Не скажу, что я слушаю много современной русской музыки, но прислушиваюсь. И ловлю себя на мысли, что я делаю это, чтобы найти людей, которые тоже ностальгируют по предыдущим десятилетиям. Мне интересно, что делается по двухтысячным. Но чтобы реально получилось что-то интересное, должно пройти хотя бы десять лет. Во-первых, люди должны подрасти, а во-вторых, большое видится издалека.
Мне очень интересно то, что делал Барецкий с «Ёлочными игрушками». Очень интересно то, что делает Глухов и его «Ансамбль Христа Спасителя И Мать Сыра Земля», его же проект «Лёша-закон». И можно еще упомянуть Васю Обломова, мне очень нравятся его стихи. Через один, конечно, но ведь нравятся. Гарик Осипов, Псой Короленко. Но это уже не мои ровесники.

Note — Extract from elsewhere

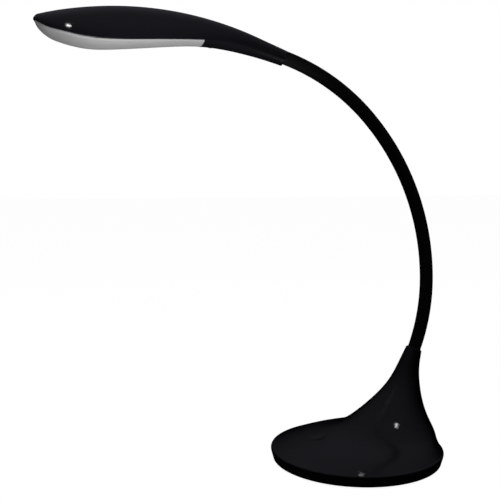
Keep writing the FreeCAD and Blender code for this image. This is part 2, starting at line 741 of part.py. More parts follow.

А мои ровесники, которые интересуются сегодняшними днями больше, чем прошлыми, подозрительны. Люди, которым неинтересно прошлое — им неинтересно и настоящее. Потому что в любом случае необходимо проводить какие-то параллели.
— Большое видно издалека?
Нет никаких проблем, что ты поёшь о внешних атрибутах, о страхах и джипах — такая музыка тоже имеет право на существование. Но когда человек поёт и пытается разобраться в глубине проблемы, консьюмеризме, он всё равно обращается к прошлому — опять же к этим восьмидесятым, «колбасным электричкам» в совке, когда все только и мечтали «вот стенка будет мебельная, коммунизм построим — будем жрать с утра до вечера». Если человек пытается показать, что нехорошо «сидеть» на нефтяной трубе, но при этом не вспоминает про «колбасные электрички», он либо пропагандирует все эти «сидения на трубе», типа будь таким же безразличным, как и я, либо вообще не понятно, зачем он этим занимается. А всё, что знают о прошлом, — это «хочу в девяностые назад к бандитам, бритые волосы, яйца не бриты». И всё, набор какой-то клюквы, примет времени.